# [STATED GOAL]
Write the material out again in full, exactly.
-- Start --
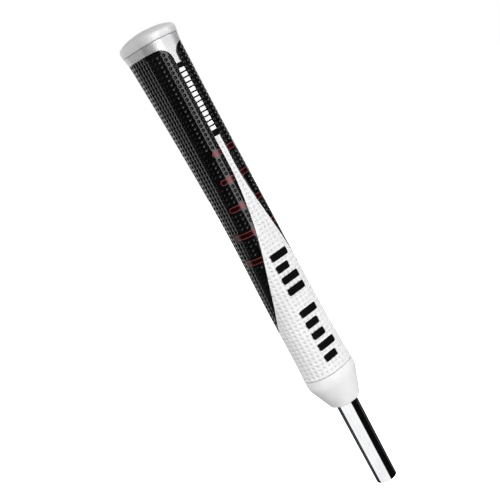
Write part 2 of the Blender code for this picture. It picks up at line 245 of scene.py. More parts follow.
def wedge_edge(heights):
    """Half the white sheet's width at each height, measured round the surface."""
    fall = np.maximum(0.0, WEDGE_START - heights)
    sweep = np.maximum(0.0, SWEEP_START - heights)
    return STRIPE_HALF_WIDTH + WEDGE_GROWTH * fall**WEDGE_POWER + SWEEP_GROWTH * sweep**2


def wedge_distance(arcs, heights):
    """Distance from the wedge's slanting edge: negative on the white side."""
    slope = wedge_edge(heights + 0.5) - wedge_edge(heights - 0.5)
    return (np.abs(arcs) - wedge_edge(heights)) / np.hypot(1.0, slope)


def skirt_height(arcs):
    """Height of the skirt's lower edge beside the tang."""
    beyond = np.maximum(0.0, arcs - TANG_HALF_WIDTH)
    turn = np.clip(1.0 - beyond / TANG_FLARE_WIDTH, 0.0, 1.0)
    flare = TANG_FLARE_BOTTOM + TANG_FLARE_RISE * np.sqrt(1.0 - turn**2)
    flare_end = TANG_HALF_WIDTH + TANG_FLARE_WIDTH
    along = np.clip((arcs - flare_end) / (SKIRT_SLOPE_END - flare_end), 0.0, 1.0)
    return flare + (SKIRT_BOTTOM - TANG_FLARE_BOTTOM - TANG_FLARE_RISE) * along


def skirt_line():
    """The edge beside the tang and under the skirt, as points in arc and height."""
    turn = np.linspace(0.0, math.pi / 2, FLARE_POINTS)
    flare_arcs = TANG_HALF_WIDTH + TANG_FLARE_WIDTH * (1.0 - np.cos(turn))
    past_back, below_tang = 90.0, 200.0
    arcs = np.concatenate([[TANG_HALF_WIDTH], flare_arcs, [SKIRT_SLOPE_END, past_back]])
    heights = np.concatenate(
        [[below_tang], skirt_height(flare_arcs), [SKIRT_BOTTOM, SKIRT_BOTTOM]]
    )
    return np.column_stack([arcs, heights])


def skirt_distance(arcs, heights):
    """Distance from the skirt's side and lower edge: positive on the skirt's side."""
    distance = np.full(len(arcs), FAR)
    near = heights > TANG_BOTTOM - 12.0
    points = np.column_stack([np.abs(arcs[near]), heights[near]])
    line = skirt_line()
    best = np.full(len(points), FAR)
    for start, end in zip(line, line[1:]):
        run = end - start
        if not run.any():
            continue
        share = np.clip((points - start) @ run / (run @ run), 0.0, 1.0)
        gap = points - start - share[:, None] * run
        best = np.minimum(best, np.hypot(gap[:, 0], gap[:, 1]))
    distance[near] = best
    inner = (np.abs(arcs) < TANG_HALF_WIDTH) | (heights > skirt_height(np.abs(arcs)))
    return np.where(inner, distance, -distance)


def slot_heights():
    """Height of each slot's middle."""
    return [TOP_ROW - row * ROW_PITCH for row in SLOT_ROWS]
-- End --
# [WRITTEN ANSWER]
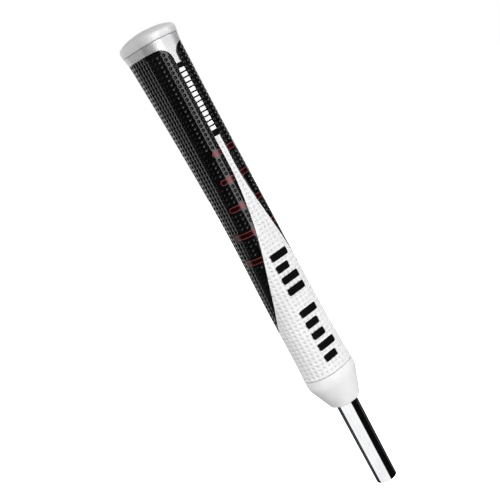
Write part 2 of the Blender code for this picture. It picks up at line 245 of scene.py. More parts follow.
def wedge_edge(heights):
    """Half the white sheet's width at each height, measured round the surface."""
    fall = np.maximum(0.0, WEDGE_START - heights)
    sweep = np.maximum(0.0, SWEEP_START - heights)
    return STRIPE_HALF_WIDTH + WEDGE_GROWTH * fall**WEDGE_POWER + SWEEP_GROWTH * sweep**2


def wedge_distance(arcs, heights):
    """Distance from the wedge's slanting edge: negative on the white side."""
    slope = wedge_edge(heights + 0.5) - wedge_edge(heights - 0.5)
    return (np.abs(arcs) - wedge_edge(heights)) / np.hypot(1.0, slope)


def skirt_height(arcs):
    """Height of the skirt's lower edge beside the tang."""
    beyond = np.maximum(0.0, arcs - TANG_HALF_WIDTH)
    turn = np.clip(1.0 - beyond / TANG_FLARE_WIDTH, 0.0, 1.0)
    flare = TANG_FLARE_BOTTOM + TANG_FLARE_RISE * np.sqrt(1.0 - turn**2)
    flare_end = TANG_HALF_WIDTH + TANG_FLARE_WIDTH
    along = np.clip((arcs - flare_end) / (SKIRT_SLOPE_END - flare_end), 0.0, 1.0)
    return flare + (SKIRT_BOTTOM - TANG_FLARE_BOTTOM - TANG_FLARE_RISE) * along


def skirt_line():
    """The edge beside the tang and under the skirt, as points in arc and height."""
    turn = np.linspace(0.0, math.pi / 2, FLARE_POINTS)
    flare_arcs = TANG_HALF_WIDTH + TANG_FLARE_WIDTH * (1.0 - np.cos(turn))
    past_back, below_tang = 90.0, 200.0
    arcs = np.concatenate([[TANG_HALF_WIDTH], flare_arcs, [SKIRT_SLOPE_END, past_back]])
    heights = np.concatenate(
        [[below_tang], skirt_height(flare_arcs), [SKIRT_BOTTOM, SKIRT_BOTTOM]]
    )
    return np.column_stack([arcs, heights])


def skirt_distance(arcs, heights):
    """Distance from the skirt's side and lower edge: positive on the skirt's side."""
    distance = np.full(len(arcs), FAR)
    near = heights > TANG_BOTTOM - 12.0
    points = np.column_stack([np.abs(arcs[near]), heights[near]])
    line = skirt_line()
    best = np.full(len(points), FAR)
    for start, end in zip(line, line[1:]):
        run = end - start
        if not run.any():
            continue
        share = np.clip((points - start) @ run / (run @ run), 0.0, 1.0)
        gap = points - start - share[:, None] * run
        best = np.minimum(best, np.hypot(gap[:, 0], gap[:, 1]))
    distance[near] = best
    inner = (np.abs(arcs) < TANG_HALF_WIDTH) | (heights > skirt_height(np.abs(arcs)))
    return np.where(inner, distance, -distance)


def slot_heights():
    """Height of each slot's middle."""
    return [TOP_ROW - row * ROW_PITCH for row in SLOT_ROWS]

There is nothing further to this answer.